YOUR TASK
Looking at the listing, state how many of its lines contain the string "degrees". Write only the number.

EXTRACTED RECORDS
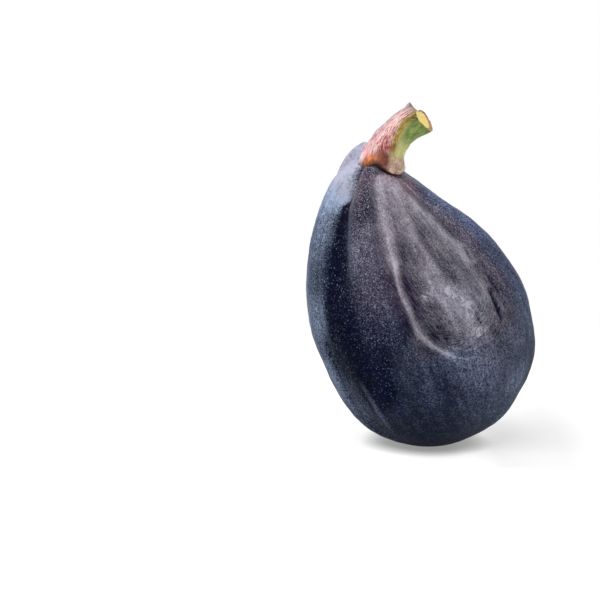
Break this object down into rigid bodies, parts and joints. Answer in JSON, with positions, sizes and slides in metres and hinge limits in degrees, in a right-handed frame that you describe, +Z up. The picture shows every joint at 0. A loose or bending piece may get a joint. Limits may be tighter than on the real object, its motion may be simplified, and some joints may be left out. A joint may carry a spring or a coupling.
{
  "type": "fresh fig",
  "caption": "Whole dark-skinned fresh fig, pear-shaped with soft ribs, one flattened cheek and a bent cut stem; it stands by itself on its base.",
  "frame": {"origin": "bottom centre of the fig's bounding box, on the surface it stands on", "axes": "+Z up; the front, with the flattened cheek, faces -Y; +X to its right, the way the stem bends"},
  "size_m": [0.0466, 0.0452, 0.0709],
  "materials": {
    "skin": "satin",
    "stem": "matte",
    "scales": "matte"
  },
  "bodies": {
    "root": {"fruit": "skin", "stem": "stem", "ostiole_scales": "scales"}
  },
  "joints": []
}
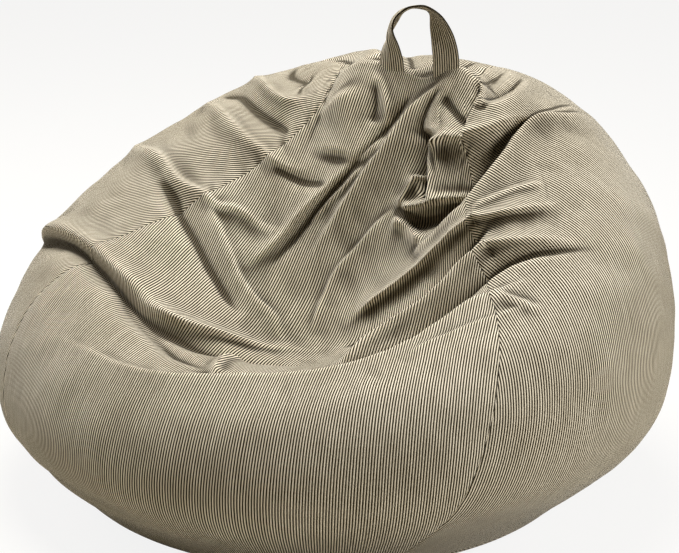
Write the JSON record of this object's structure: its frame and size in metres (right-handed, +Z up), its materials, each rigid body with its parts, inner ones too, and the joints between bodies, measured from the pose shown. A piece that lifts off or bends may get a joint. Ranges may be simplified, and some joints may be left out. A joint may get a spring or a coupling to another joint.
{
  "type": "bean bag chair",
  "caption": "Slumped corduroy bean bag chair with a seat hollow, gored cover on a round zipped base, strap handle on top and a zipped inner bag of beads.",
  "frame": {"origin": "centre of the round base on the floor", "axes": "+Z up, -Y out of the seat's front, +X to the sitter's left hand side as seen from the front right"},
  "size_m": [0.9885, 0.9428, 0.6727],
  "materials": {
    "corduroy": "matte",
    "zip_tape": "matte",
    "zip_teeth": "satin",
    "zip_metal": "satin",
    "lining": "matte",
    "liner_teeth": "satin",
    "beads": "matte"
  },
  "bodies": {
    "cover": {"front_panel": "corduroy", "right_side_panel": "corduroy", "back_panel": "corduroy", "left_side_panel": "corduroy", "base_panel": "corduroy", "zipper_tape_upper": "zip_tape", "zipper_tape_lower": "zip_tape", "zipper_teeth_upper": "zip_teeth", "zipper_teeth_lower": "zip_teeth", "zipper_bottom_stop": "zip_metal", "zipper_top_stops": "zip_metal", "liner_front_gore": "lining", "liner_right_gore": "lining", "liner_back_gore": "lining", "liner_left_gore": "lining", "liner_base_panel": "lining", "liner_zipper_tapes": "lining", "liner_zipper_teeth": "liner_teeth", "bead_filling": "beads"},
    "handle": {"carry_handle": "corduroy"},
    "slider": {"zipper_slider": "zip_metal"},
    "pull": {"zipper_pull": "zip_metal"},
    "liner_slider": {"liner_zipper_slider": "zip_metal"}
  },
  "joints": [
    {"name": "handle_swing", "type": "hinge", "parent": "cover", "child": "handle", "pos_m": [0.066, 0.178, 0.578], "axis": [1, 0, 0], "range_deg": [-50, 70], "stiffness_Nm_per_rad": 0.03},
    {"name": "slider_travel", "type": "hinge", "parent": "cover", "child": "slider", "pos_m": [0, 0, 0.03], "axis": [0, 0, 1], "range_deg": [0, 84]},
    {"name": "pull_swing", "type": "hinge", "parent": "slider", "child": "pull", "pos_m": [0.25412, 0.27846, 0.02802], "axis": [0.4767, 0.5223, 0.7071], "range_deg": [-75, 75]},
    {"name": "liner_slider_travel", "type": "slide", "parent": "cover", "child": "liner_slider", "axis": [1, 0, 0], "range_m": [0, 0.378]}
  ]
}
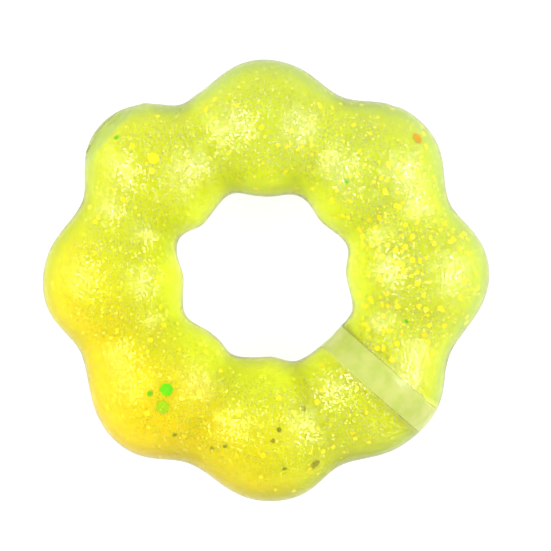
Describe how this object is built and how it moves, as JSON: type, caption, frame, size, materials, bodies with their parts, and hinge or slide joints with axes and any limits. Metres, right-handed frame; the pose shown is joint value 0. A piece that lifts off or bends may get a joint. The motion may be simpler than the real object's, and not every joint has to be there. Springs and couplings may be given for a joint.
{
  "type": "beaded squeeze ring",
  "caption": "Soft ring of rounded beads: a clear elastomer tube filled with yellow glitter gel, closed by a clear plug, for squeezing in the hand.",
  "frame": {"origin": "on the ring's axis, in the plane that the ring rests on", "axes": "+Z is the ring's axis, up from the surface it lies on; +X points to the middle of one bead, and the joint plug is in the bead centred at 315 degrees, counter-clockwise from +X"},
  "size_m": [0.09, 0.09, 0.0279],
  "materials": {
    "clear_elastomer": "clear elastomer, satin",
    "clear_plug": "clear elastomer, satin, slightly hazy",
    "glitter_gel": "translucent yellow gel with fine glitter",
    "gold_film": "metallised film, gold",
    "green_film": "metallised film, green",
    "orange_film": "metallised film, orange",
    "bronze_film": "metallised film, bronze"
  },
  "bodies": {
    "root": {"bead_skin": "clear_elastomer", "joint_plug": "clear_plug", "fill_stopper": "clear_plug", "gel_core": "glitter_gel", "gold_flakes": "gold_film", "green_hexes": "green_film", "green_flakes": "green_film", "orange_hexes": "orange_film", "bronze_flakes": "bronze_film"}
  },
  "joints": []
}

==

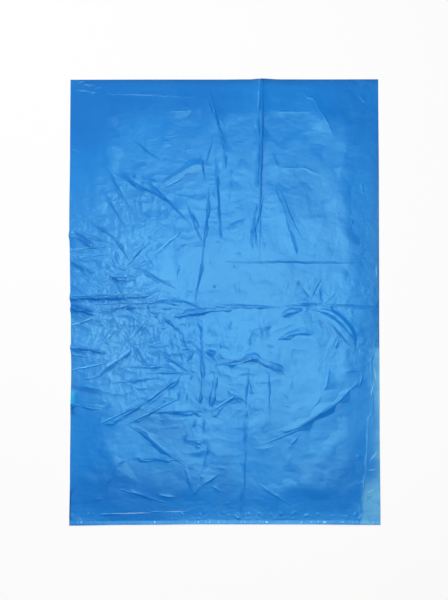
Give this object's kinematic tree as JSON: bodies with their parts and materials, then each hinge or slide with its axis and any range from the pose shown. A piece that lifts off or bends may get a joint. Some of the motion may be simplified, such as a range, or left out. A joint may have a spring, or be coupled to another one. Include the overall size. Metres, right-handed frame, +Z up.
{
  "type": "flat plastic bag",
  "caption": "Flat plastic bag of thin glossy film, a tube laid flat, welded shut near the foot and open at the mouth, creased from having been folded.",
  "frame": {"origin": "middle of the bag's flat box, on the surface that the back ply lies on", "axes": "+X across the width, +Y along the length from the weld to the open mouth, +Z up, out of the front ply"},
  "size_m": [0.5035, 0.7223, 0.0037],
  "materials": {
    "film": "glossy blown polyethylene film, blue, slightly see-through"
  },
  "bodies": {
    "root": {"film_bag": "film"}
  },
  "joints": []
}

...

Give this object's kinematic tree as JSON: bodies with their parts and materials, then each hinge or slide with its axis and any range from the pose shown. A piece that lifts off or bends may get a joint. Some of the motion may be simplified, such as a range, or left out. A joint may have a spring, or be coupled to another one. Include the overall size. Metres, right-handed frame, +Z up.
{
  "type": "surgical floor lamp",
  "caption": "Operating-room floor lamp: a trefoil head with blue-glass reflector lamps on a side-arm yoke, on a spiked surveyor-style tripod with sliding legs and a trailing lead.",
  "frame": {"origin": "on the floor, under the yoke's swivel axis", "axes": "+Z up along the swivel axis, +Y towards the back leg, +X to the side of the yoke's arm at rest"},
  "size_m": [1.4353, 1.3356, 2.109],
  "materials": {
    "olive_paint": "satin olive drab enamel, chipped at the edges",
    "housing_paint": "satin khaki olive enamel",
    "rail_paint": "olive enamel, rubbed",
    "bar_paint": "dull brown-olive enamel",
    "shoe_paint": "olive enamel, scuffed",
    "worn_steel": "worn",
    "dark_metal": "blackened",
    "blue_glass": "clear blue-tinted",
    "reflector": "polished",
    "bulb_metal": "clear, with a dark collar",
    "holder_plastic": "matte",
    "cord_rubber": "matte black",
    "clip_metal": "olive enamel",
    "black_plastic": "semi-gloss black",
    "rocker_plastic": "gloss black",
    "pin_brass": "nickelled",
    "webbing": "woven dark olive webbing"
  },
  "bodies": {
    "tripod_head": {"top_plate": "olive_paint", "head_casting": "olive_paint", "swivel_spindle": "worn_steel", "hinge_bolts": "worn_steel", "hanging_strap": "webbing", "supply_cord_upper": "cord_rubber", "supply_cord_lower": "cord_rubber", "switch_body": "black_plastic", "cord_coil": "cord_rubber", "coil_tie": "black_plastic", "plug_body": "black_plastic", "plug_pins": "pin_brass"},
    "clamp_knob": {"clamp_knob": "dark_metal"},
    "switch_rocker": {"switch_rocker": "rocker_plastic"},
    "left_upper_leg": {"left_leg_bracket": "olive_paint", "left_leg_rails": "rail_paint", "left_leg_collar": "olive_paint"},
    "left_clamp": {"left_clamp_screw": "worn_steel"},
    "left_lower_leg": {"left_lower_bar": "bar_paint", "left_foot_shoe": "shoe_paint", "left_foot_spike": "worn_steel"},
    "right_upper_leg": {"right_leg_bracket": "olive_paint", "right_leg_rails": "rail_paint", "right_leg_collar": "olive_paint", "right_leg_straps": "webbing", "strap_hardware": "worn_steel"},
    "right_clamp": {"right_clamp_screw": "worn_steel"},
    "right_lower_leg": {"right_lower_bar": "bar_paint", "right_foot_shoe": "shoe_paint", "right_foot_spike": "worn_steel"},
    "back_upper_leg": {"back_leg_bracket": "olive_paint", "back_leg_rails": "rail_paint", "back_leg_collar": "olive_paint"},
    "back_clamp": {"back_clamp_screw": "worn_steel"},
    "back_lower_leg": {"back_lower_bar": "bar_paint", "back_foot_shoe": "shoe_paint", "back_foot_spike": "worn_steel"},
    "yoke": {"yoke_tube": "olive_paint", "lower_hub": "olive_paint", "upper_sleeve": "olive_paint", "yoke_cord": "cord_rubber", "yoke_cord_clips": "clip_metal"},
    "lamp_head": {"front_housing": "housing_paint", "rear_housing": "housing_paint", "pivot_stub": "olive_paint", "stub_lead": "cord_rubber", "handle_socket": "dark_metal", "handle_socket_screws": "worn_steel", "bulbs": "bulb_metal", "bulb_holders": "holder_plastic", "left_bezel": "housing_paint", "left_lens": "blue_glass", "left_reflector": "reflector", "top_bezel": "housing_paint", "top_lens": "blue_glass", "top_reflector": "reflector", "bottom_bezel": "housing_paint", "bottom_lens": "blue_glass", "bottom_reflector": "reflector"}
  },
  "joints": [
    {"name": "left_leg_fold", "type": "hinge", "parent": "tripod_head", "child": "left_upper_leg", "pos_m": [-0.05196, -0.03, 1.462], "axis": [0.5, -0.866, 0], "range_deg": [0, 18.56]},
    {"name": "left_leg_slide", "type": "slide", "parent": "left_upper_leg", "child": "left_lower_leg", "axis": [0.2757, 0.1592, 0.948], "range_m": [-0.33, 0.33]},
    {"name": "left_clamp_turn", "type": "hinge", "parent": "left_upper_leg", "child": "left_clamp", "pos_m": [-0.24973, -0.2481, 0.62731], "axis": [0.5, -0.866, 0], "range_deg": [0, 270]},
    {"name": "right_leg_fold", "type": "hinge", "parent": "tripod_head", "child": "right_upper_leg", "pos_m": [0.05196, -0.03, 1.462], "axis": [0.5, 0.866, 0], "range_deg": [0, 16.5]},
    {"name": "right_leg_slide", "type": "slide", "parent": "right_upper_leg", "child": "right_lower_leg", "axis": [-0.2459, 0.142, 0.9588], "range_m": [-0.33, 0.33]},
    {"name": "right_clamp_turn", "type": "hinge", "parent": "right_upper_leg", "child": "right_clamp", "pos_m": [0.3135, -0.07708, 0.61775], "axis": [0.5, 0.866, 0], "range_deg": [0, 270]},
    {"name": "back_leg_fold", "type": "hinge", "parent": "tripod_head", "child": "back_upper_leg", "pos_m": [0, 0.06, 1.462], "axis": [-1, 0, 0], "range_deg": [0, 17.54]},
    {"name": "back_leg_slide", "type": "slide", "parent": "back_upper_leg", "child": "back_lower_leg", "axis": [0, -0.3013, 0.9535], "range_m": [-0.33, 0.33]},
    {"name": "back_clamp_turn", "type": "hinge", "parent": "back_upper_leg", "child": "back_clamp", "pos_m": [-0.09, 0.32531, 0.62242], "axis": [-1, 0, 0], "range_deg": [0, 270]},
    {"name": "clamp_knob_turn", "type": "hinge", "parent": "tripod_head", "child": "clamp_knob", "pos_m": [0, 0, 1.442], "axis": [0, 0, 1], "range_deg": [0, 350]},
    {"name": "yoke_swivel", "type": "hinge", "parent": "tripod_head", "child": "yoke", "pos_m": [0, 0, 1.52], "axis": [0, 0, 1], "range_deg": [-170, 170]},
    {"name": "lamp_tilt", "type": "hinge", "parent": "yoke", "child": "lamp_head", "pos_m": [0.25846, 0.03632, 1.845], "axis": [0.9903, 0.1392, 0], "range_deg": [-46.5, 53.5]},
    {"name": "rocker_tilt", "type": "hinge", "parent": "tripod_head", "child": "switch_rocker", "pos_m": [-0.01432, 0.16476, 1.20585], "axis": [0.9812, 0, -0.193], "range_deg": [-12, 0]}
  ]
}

WRITTEN SOLUTION
2